Task to complete>
Write the number of lines holding the word "parts", and nothing else.

** BEGIN Given data **

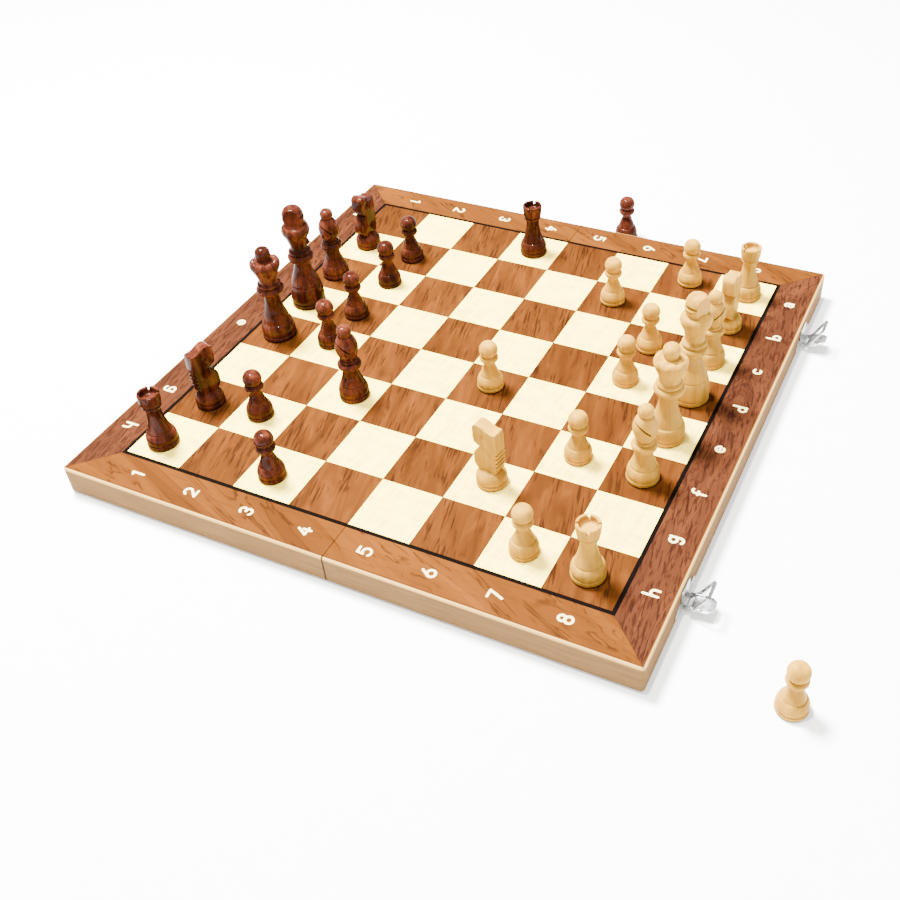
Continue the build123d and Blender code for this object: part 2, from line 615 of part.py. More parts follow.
def rook():
    """The rook: a cupped turret with two saw cuts across its rim."""
    man = turned(ROOK_TURNING)
    for angle in (0, 90):
        man -= Rot(0, 0, angle) * Pos(0, 0, 41.3) * Box(1.4, 20, 5.6)
    return man


def knight():
    """The knight: a sawn horse's head, flat on both sides, on a turned base."""
    edges = [
        Spline(*KNIGHT_CHEST),
        Spline(*KNIGHT_JAW),
        Line(KNIGHT_JAW[-1], KNIGHT_FACE[0]),
        Spline(*KNIGHT_FACE),
        Spline(*KNIGHT_POLL),
        Spline(*KNIGHT_MANE),
        Line(KNIGHT_MANE[-1], KNIGHT_CHEST[0]),
    ]
    head = extrude(Plane.XZ * make_face(edges), KNIGHT_HALF_THICK, both=True)
    head = head & Pos(0, 0, 30) * Cylinder(KNIGHT_BLANK_R, 60)
    for height in MANE_CUTS:
        head -= Pos(-8.0, 0, height) * Rot(0, 35, 0) * Box(3.4, 20, 0.8)
    for y in (-1, 1):
        ring = Cylinder(1.35, 0.8) - Cylinder(0.75, 0.8)
        head -= Pos(EYE[0], y * KNIGHT_HALF_THICK, EYE[1]) * Rot(90, 0, 0) * ring
    return turned(KNIGHT_TURNING) + head


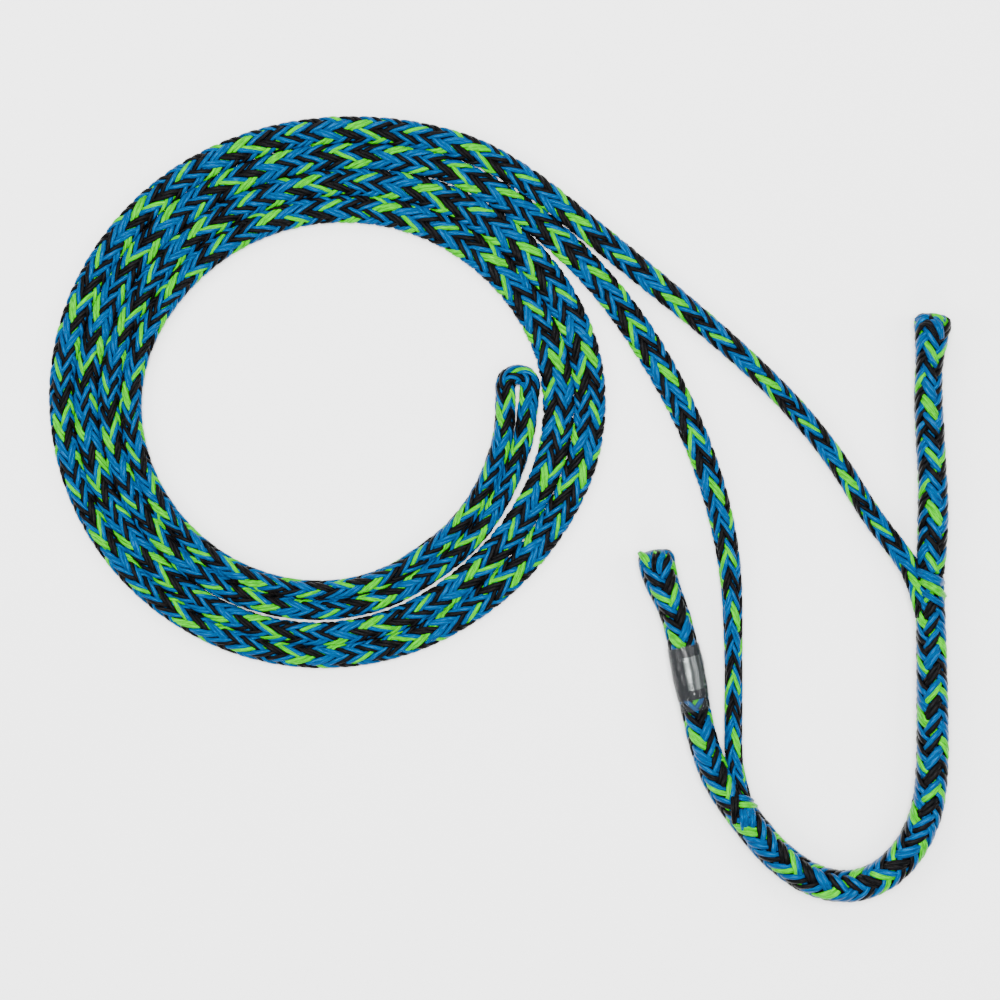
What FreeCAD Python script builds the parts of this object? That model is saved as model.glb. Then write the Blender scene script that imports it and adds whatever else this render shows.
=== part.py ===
import FreeCAD, Part
import math
import os

# Tow rope handle: an adjustable soft handle made of one length of hollow braided rope, laid flat.
# One end of the rope is opened out into a thick U-shaped grip that swallows the running part.
# The two legs run side by side into a flat coil two ropes wide, which ends in a folded loop.
# Millimetres. The origin is on the floor under the middle of the object's outline; +X is its
# length, +Y runs from the grip's bend towards the coil's far side, and +Z is up.

Vec = FreeCAD.Vector

# Driving dimensions
ROPE_DIA = 12.0            # running rope, as a round section
LAID_HEIGHT = 11.4         # rope as it lies pressed side by side in the coil
GRIP_DIA = 19.2            # braid opened out over the running line
TAIL_DIA = 17.6            # rope with its own end buried inside it
TAIL_CORE_DIA = 10.4       # the buried end
FOLD_DIA = 21.6            # widest part of the stopper tail's folded tip
SLEEVE_LENGTH = 33.0
SLEEVE_WALL = 0.5
BAND_THICKNESS = 0.25
LABEL_THICKNESS = 0.2
SLIDE_CLEARANCE = 0.35     # round the running tail, wherever it slides past the root
GRIP_BORE = ROPE_DIA + 2 * SLIDE_CLEARANCE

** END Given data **

Response to this exercise>
2